Finalisation de tout nos modules arduino. Durant cette séance nous avons terminés les 4 fonctions qui constitue notre système d'implantation sur le Kart. La fonction mesures, affichages, stockage et transmission.

Durant cette séance nous avons finalisé la fonction transmission avec le module Arduino LoRa.

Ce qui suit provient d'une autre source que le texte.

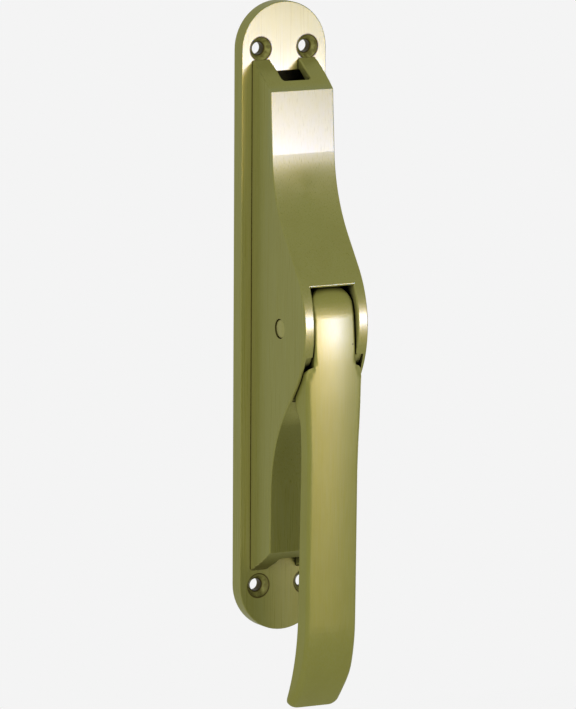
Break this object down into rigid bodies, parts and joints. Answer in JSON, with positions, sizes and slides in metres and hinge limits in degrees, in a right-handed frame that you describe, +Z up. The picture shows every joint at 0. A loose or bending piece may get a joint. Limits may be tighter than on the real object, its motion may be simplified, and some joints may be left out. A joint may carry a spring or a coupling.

Pour ce faire nous avons du faire deux programmes, premier consiste à envoyer nos données et le second permet de les réceptionner et de les afficher sur le port série du PC.

Voici le module LoRa :

Ce module est directement implanté sur la carte MEGA . Nous avions du connecter correctement les pattes MISO, MOSI et SCK à l'aide de câble car les pins de la LoRa ne sont pas reliées au bon endroit sur la carte MEGA. Pour palier ce problème de fil nous avons crée un Shield sur la Lora en circuit imprimé que voici :

Schéma Eagle.

Board eagle.

Voici la partie programme permettant de recevoir les données :

Dans cette partie nous définissons nos variables. Nos données nous allons les recevoir en chaine de caractères. On définit les pattes du SPI qui sont la 10, 9 et 2. On règle notre fréquence de transmission et de réception à 433 Mhz.

Dans la partie Setup on va initialiser le module et paramétrer la connexion des deux modules.

Dans la Loop nous allons venir récupérer nos données en chaine de caractères et les afficher sur notre moniteur série.

Voici maintenant la partie programme pour le transmetteur :

Dans la partie Setup on va initialiser nos modules qui fonctionnent en SPI pour ne pas avoir d'interférence, en l'occurrence le module de LoRa et la carte SD. On choisit à qui on va s'adresser. Ces paramètres là sont rajoutés juste devant l'initialisation de chaque module dans la partie Setup.

Voici la partie initialisation du module de transmission qui est quasiment identique à la partie initialisation du module de réception.

Dans cette partie de programme on vient mesurer la longueur de notre chaine de caractères. On utilise la fonction charAt qui nous permet d'envoyés des variables en caractère. Dans le début du programme on récupère nos données qui sont aussi stocker sur carte SD et on les envoies directement à notre module de réception.

Voici le résultat de la réception :

On peut observer dans la première colonne la vitesse qui est nul, ensuite la tension, le courant et les 3 capteurs de températures.

Une fois toute cette partie terminée, il faut qu'on modélise nos boite en 3D pour ranger notre électronique, faire le tableau de bord et fabriquer une carte en circuit imprimée pour toute nos connectiques.

NE PAS OUBLIER DE RACHARGER LES BATTERIES POUR LA PROCHAINE FOIS !!!!